The Cobweb
- First edition
- Author: Neal Stephenson and J. Frederick George
- Cover artist: Walter Bibikow
- Language: English
- Genre: Science fiction novel
- Publisher: Bantam Spectra (U.S.A.)
- Publication date: 1996
- Media type: Print (Hardcover & Paperback)

= The Cobweb (novel) =

1996 novel by Neal Stephenson and J. Frederick George

The Cobweb is a 1996 novel written by Neal Stephenson with J. Frederick George, a pseudonym for Stephenson's uncle, historian George Jewsbury. It was originally published under the collective pseudonym "Stephen Bury", as was their earlier novel Interface (1994).

==Setting==
During the first Gulf War, Iraq fired missiles at Israel in an attempt to draw it into the conflict. This strategy was intended to lose the support of Arab/Muslim countries for the US-led military coalition.

In reality, Iraq did not use biological or chemical warheads in these missiles. The story fictionalizes that this was because the story's protagonists foiled an Iraqi scheme to develop a biological toxin.

Much of the novel takes place in the fictional Iowan twin towns of Wapsipinicon-Nishnabotna, named for the Wapsipinicon and Nishnabotna rivers. These towns are based on Ames, Iowa, home of Iowa State University (represented by "Eastern Iowa University" in the story), and also where Stephenson attended Ames High School.

==Plot==
Betsy Vandeventer, a CIA analyst in Washington D.C., discovers irregularities in federal spending which point towards Eastern Iowa University. There, her academic brother Kevin has been corralled into working for corporate interests, including unknowingly assisting Iraqi intelligence agents to be admitted to the U.S. under the guise of Jordanian research students.

Clyde Banks, a Deputy Sheriff of Wapsipinicon-Nishnabotna, is assigned mostly night shifts after announcing he will run against his boss for the position of Sheriff. With his military nurse wife having been dispatched to the Gulf to prepare for war, he has time to contemplate connections between some odd events - including the death of a Middle-Eastern student, a horse with botulism, and the sudden change in fortunes of his real estate broker.

Vandeventer is stymied by Millikan, an American diplomat who has been misled by (a fictional version of) Tariq Aziz that Saddam Hussein will not invade Kuwait. She is then unwittingly co-opted by CIA agent Hennessy, who has a rivalry with Millikan and has formed a group to weed out moles but needs to act domestically, i.e. out of the agency's remit, to do so.

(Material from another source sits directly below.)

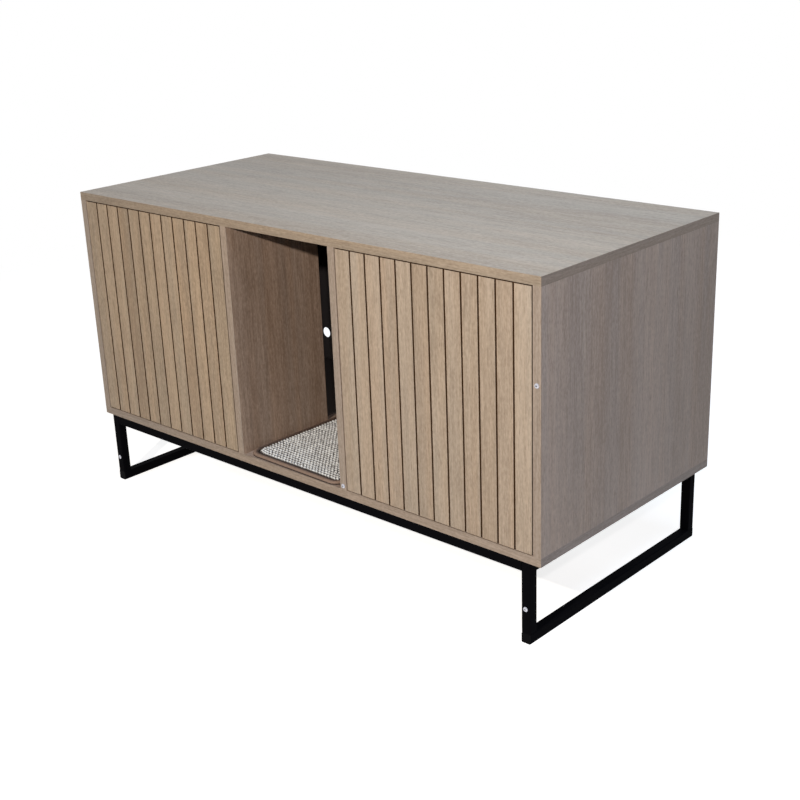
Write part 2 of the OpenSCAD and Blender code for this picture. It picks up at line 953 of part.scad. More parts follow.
module edge_screw_hole() {
    rod(shank_d / 2 + fit_gap, -cut, edge_screw_l + tip_room);
}

module edge_screws() {
    color(ZINC) {
        at_side_edge_screw() pan_screw(head_d, head_h, shank_d, edge_screw_l);
        at_divider_edge_screw() pan_screw(head_d, head_h, shank_d, edge_screw_l);
    }
}

// Places of one upright's cam locks or dowels, in the joint's own frame
module at_joint(joint, places) {
    translate([joint[0], 0, 0]) both_ends() for (y = places) translate([0, y, 0]) children();
}

// A cam lock: a disc in the upright's face that draws the bolt's head in
module cam_lock(face) {
    z0 = face > 0 ? board_t / 2 - cam_depth : -board_t / 2;
    difference() {
        translate([0, 0, -cam_setback]) along_x() rod(cam_d / 2, z0, z0 + cam_depth);
        rod(bolt_d / 2 + fit_gap, -cam_setback - bolt_head_low, 0);
        translate([0, 0, -cam_setback]) rotate([0, -face * 90, 0]) {
            cross_recess(cam_d / 2, -board_t / 2, cam_recess);
        }
    }
}

// A cam bolt: thread in the panel, stem, and the head in the cam lock
module cam_bolt() {
    rod(bolt_d / 2, 0, bolt_grip);
    rod(stem_d / 2, -cam_setback, 0);
    rod(bolt_d / 2, -cam_setback - bolt_head_low, -cam_setback + bolt_head_low);
}

module cam_locks() {
    color(ZINC) both_sides() for (joint = [SIDE_JOINT, DIVIDER_JOINT]) {
        at_joint(joint, joint[2]) cam_lock(joint[1]);
    }
}

module cam_bolts() {
    color(ZINC) both_sides() for (joint = [SIDE_JOINT, DIVIDER_JOINT]) at_joint(joint, joint[2]) cam_bolt();
}

module dowels() {
    color(BEECH) both_sides() for (joint = [SIDE_JOINT, DIVIDER_JOINT]) {
        at_joint(joint, joint[3]) rod(dowel_d / 2, dowel_grip - dowel_l, dowel_grip);
    }
}

module back_panel_screws() {
    color(ZINC) at_back_screws() pan_screw(back_head_d, back_head_h, back_screw_d, back_screw_l);
}

// Mat and liner

// A flat sheet with the mat's outline, drawn in from its edge
module mat_sheet(in, thick) {
    translate([0, front_y + mat_in + mat_l / 2, floor_z + lay_gap]) linear_extrude(thick) {
        rounded_rect(mat_w - 2 * in, mat_l - 2 * in, mat_round - in);
    }
}

module mat_field() {
    color(SISAL) mat_sheet(binding_w + lay_gap, mat_t);
}

module mat_binding() {
    color(BINDING) difference() {
        mat_sheet(0, binding_t);
        translate([0, 0, -cut]) mat_sheet(binding_w, binding_t + 2 * cut);
    }
}

// The liner on the left compartment's floor, behind the swing of the door's corner
module floor_liner() {
    color(RUBBER) block(
        [-side_x + liner_gap, pin_y + corner_swing + liner_front, floor_z + lay_gap],
        [-divider_x - liner_gap, back_y - liner_gap, floor_z + lay_gap + liner_t]
    );
}

top_panel();
bottom_panel();
left_side_panel();
right_side_panel();
left_divider();
right_divider();
back_panel();
top_edge_bands();
bottom_edge_bands();
upright_edge_bands();
left_door();
right_door();
pivot_plates();
pivot_pins();
pivot_screws();
left_door_bushes();
right_door_bushes();
left_latch_housing();
right_latch_housing();
left_latch_plunger();
right_latch_plunger();
left_latch_magnet();
right_latch_magnet();
left_latch_spring();
right_latch_spring();
latch_screws();
left_strike_plate();
right_strike_plate();
left_strike_screws();
right_strike_screws();
left_front_leg();
left_rear_leg();
right_front_leg();
right_rear_leg();
left_runner();
right_runner();
front_rail();
rear_rail();
left_side_bar();
right_side_bar();
leg_spigots();
leg_screws();
runner_end_caps();
frame_screws();
edge_screws();
cam_locks();
cam_bolts();
dowels();
back_panel_screws();
mat_field();
mat_binding();
floor_liner();
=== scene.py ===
import math

import bpy
import numpy as np
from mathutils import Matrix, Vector


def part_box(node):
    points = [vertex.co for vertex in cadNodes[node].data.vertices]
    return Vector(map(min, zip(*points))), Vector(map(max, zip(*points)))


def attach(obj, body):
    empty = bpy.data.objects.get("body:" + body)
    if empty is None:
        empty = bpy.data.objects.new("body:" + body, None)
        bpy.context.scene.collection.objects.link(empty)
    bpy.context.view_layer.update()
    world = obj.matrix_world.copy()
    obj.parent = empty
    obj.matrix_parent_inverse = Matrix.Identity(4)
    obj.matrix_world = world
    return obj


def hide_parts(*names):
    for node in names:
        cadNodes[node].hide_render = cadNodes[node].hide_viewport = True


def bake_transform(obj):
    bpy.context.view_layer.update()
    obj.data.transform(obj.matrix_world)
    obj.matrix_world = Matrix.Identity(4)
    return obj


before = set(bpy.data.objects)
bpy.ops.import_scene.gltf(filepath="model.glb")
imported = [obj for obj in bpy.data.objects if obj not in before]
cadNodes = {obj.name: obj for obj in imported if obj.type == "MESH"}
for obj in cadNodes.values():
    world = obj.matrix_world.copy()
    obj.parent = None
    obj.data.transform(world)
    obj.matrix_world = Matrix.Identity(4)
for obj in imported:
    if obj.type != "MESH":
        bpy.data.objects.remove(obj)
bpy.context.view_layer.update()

bpy.ops.object.select_all(action="DESELECT")
print("frame loaded:", len(cadNodes), "nodes")


# camera, at the photograph's place
cameraSetup = {
    "location": (1.7605, -1.8329, 1.1764),
    "turn": (1.215957, 0.036227, 0.738066),
    "lens": 59.226,
    "sensor": 36.0,
}


def makeCamera():
    bpy.ops.object.camera_add(location=cameraSetup["location"], rotation=cameraSetup["turn"])
    camera = bpy.context.object
    camera.name = "studioCamera"
    camera.data.lens = cameraSetup["lens"]
    camera.data.sensor_width = cameraSetup["sensor"]
    bpy.context.scene.camera = camera
    camera.select_set(False)


makeCamera()
print("camera placed")


# node helpers: a value given for a socket is another socket, a number, or a vector or colour of three
def addNode(tree, kind, inputs=None, **settings):
    made = tree.nodes.new("ShaderNode" + kind)
    for key, value in settings.items():
        setattr(made, key, value)
    for key, value in (inputs or {}).items():
        socket = made.inputs[key]
        if isinstance(value, bpy.types.NodeSocket):
            tree.links.new(value, socket)
        elif socket.type == "RGBA":
            socket.default_value = (*value, 1.0)
        else:
            socket.default_value = value
    return made


def calc(tree, operation, first, second=0.0, third=0.0):
    return addNode(tree, "Math", {0: first, 1: second, 2: third}, operation=operation).outputs[0]


def centred(tree, value):
    return calc(tree, "SUBTRACT", value, 0.5)


def parted(tree, vector):
    return addNode(tree, "SeparateXYZ", {0: vector}).outputs


def joined(tree, x, y, z):
    return addNode(tree, "CombineXYZ", {0: x, 1: y, 2: z}).outputs[0]


def grey(tree, level):
    return addNode(tree, "CombineColor", {0: level, 1: level, 2: level}).outputs[0]


def noise(tree, vector, waves, detail=2.0, roughness=0.5):
    stretched = addNode(tree, "VectorMath", {0: vector, 1: waves}, operation="MULTIPLY").outputs[0]
    return addNode(tree, "TexNoise", {
        "Vector": stretched, "Scale": 1.0, "Detail": detail, "Roughness": roughness,
    }).outputs["Fac"]


def ranged(tree, value, fromRange, toRange=(0.0, 1.0)):
    return addNode(tree, "MapRange", {
        "Value": value, "From Min": fromRange[0], "From Max": fromRange[1],
        "To Min": toRange[0], "To Max": toRange[1],
    }).outputs["Result"]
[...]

Kevin Vandevanter correctly predicts he will be murdered and had asked Banks, who has been contacted by Hennessy's group as "eyes on the ground", to look more closely into the circumstances. This eventually leads Banks to conclude that the Iraqi agents have been synthesizing and testing botulinum toxin at the university, and storing it in a warehouse they have purchased near the airport (along with a large number of decoy warehouses purchased around the town). However, by this time the toxin has been covertly loaded onto a cargo plane which will be hijacked by the agents for transport to Iraq.

In the course of his police duties and investigation, Banks had befriended a Wakhi (called "Vakhan Turks" in the text) whose network has a mole in the CIA and has also been monitoring the phony students. Together, they sneak on board to try and prevent the plane reaching the Iraqi military. As Banks had the foresight to, with the help of an emeritus professor, immunize himself against botulinum, the Iraqis fail to kill him with the toxin and Banks convinces the pilots to land in Canada.

== Development ==

=== Publication history ===
The Cobweb was published by Bantam Books on September 1, 1996.

== Reception ==
The book received positive reception from critics. Kirkus Reviews complimented the book's plot and humor, while Publishers Weekly described the novel's depiction of Washington, D.C. as "realistic." SF Site positively compared the book to the works of Tom Clancy and Robert J. Sawyer but also described it as being a step below Bury's previous book, Interface.